Folks in Cobb County, Georgia have developed a whole new way to interfere with reproductive freedom, and I sure didn’t see this one coming. Local property owners banded together and sued Dr. Daniel McBrayer and his clinic (which closed in 2015) for creating a nuisance – and a jury has awarded them almost $1.5 million.
Here is the twisted logic: Alpha OB/GYN was a nuisance because conspicuous anti-abortion protesters violated Governor’s Ridge Property Owners’ Association rights to enjoy their property undisturbed.
Yes, you read that right. Because the anti-abortion picketers upset passersby with their giant, graphic signage, the clinic and the doctor got sued for causing a ruckus. It wasn’t just the signs that upset the property owners, either. The clinic had been a victim of arson in 2012, and attorneys for the association said that their clients feared there might be another attack. Talk about some next-level victim-blaming. One wonders whether these attorneys are also in the business of accepting contingency fees for folks looking to sue churches, synagogues, and mosques that’ve been victimized by hate groups.
I have to admit – using nuisance law certainly is clever. Generally, nuisance laws allow property owners to assert claims against anyone who creates a substantial or unreasonable interference with use or enjoyment of private land. You sue for nuisance when your neighbor incessantly plays loud music or stacks smelly, rotting garbage too close to your property line.
But let’s be clear – nuisance laws don’t exist for the purpose of allowing every irritable neighbor to obtain hefty courtroom verdicts; they’re there to compensate landowners for really extreme interference. The idea that property owners should be compensated for shouldering the extreme burden of tolerating women exercising their right to seek medical attention is brazen beyond comprehension.
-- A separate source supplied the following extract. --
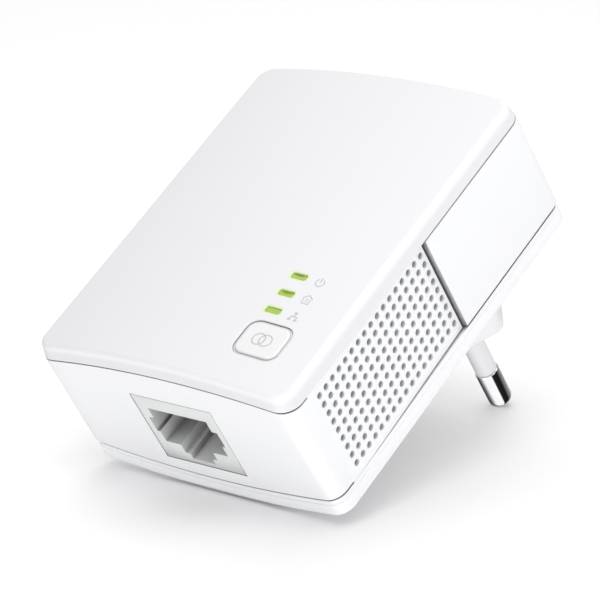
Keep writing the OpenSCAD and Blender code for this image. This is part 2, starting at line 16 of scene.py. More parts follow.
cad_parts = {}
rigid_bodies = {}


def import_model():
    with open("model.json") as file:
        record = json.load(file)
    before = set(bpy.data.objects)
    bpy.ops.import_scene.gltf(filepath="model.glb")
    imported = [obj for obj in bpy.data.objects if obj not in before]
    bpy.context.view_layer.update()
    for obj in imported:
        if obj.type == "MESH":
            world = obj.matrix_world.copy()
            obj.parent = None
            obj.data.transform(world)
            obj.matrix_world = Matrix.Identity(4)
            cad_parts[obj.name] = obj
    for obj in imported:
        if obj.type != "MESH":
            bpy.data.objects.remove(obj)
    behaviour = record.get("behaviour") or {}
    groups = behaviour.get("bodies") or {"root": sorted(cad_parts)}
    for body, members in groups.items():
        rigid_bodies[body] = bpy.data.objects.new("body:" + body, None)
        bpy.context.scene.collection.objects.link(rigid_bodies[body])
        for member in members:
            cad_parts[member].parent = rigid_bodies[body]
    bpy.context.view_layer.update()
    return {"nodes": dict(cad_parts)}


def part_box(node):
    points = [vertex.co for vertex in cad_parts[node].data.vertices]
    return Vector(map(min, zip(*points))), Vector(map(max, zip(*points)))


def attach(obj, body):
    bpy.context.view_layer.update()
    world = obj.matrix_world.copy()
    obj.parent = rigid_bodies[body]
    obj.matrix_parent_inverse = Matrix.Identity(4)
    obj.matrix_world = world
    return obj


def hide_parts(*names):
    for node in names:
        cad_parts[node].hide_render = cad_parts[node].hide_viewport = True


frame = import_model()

What’s worse is that those involved with this case were also willing to throw the law out the window in order to punish Dr. McBrayer. You see, nuisance liability always requires that the defendant’s action be both the actual and proximate cause of the plaintiff’s injuries. In non-legalese, that means it’s not enough that the plaintiffs here were bothered by the protesters; the source of the nuisance needed to be the clinic’s fault. Anyone who has taken Torts in law school knows that intentional actions of third parties (like, for example, a gaggle of anti-abortion zealots) severs any causal connection between a complaining landowner and a nuisance defendant. In other words, if the property owners were looking for someone to sue, they should have been suing the protesters.
It doesn’t, however, seem as though anyone involved with this case – including Cobb Superior Court Judge S. Lark Ingram felt particularly constrained by following the law. Kind of an interesting departure from a judge who made headlines in the past for interrupting a father representing himself in a custody dispute when he didn’t know proper court procedures.
No word yet on whether the clinic plans to appeal, but we’ll be watching.